Tuesday afternoon - National Museum of Science and Nature
The afternoon highlight was certainly visiting the National Museum of Science and Nature. The place was amazing! The sections we saw highlighted the animal species of and the geological story of Japan.
|The National Museum of Nature and Science was wonderful to experience.|
For me, the best part of the Museum was the Theatre 360, a movie theatre showing science in 3D. Inside, you are surrounded on all sides by a seamless sphere of video and sound. It was unreal!! So very hard to explain, being suspended on a bridge and being able to view images of dinosaurs and early humans all around you. At one stage I swore I was even flying down the skeleton of a Triceratops. I am sure that the smile on my face at that stage could not have got any wider. This was something that certainly went beyond words, a true celebration of the wonder of science and the brilliance of technology to put on such a wonderful display. WOW!
To conclude our day we visited the Tokyo Sky Tree, a tower that spans 634m high. We enjoyed the sights of Tokyo, seeing the amazing expanse of the city, interacting with the displays and watching the twinkling lights. It was certainly an unreal experience.

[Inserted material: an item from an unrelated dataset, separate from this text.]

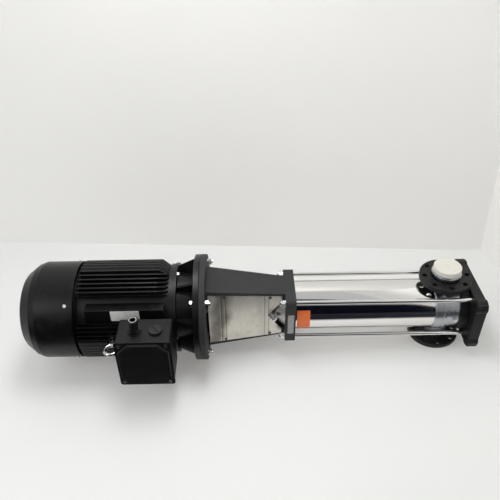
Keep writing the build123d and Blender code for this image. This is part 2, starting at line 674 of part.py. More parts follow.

|The Sky Tree lives up to its name!|
My experience after just two days in Japan has already been mind blowing. I have really enjoyed embracing the culture and being a part of education in the Japanese schooling system. It has been wonderful to speak to the teachers and learn about the education system in Japan and how we value the same priorities when it comes to Science education. It has been really rewarding to engage with the students and go beyond the language barriers to find a common interest, a passion for Science. Also to travel with such a brilliant group of Australian teachers and Japanese SONY Foundation staff, in itself has been such a re-warding experience. My love of learning has certainly been satisfied, strong collegial bonds have been made and laughs and smile have been aplenty. I keep having to pinch myself to realise that I am here. I feel so lucky to have this experience, and cannot wait for tomorrow!